What I am interested in knowing is what you thought the underlying theme of this film was.

When I suggested something to do with Ayn Rand, that had nothing to do with evil corporate control.

Mory said...

Underlying theme? I guess I'd say it's about insisting on doing what you're good at, even though it means going up against the world. I can see how you might compare that to The Fountainhead, but really it's a common theme in sports movies. You always have the athlete saying how there's nothing in the world that matters but his sport, struggling with whether it's worth it to go on when the world's telling him it's not important, then (predictably) beating everyone in a stunning final game. It's a cliché, just like the second theme of trusting family.

Now that I think of it, Ratatouille had the same plot.

Mory said...

There's another problem I have with the movie, related to the same midway scene I mentioned before. As the businessman is telling Speed what'll happen, we cut to the actual race, and see him fail. Then it jumps back. "Ah ha,", I said, "that was just a visualization of what he was predicting. Clever. Now let's see how he does in the real race!". And then it jumps past the race and has them dealing with his failure. It took a minute before I understood that the race had already happened, so the emotions of that scene didn't work for me at all.

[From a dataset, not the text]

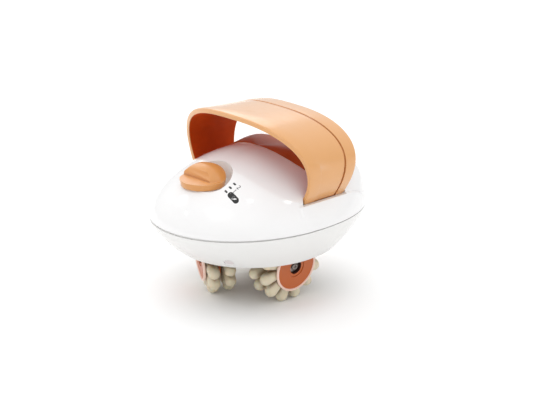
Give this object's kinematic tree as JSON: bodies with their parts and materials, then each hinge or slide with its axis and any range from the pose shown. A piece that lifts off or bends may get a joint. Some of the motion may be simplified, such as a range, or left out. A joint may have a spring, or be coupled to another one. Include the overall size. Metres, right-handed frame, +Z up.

Similarly, at the very beginning it took a while (and a little bit of rewinding) before I recognized that the flashback to childhood was a flashback, as opposed to a symbolic representation of how the older Speed felt at the moment he was waiting for the race. I didn't think it was literal, I thought the test was saying that Speed felt young and unqualified and anxious. When the test's wording included something along the lines of "Drivers, get ready!", I thought this confirmed my understanding that it was a daydream.

So I guess it is a nonlinear story in small parts. And when you're cutting back and forth, there's a great deal of ambiguity over what the transitions mean. The Wachowski's evidently expected viewers to immediately know exactly what they were thinking, and that's a mistake.